Best practices

  • Each DROP call adds a step to the plan, so it is better to avoid multiple column drops. A single SELECT with the required set of columns is more efficient;
  • LIMIT operation has its own traits that affect perfomance. It works the following way in Apache Spark: it executes a LocalLimit operation on every partition and each of its result is sent to shuffle and then a GlobalLimit operation is executed on shuffled data. In case of using limit(x).collect() or take(x) actions the LIMIT operation executes iteratively. It starts with only one partition and increases its number by the value of spark.sql.limit.scaleUpFactor parameter (which is 4 by default) with every iteration until the requested number of rows is reached. Actions like count() or write.save("/output/path") execute LocalLimit operation on every partition which causes a performance bottleneck for LIMIT on large datasets. There are two solutions for this issue:
    • for small values passed to LIMIT when the result of take(x) is fit to driver's memory one can use the following snippet: limitedDf = spark.createDataFrame(spark.sparkContext.parallelize(df.take(10000)), df.schema);
    • as an alternative to LIMIT a TABLESAMPLE operation can be used.

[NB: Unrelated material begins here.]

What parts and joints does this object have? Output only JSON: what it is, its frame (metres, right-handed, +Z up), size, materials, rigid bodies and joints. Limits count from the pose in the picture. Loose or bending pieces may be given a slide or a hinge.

Caution: TABLESAMPLE (x ROWS) is an equivalent to LIMIT x operation with LocalLimit and GlobalLimit stages in execution plan.
  • To read the data which uses a Hive-compatible partitioning scheme by directories in Cypress the recursiveFileLookup option should be explicitly set to false: spark.read.option("recursiveFileLookup", "false"). In SPYT it is set to true by default for unification with YQL and CHYT behaviours.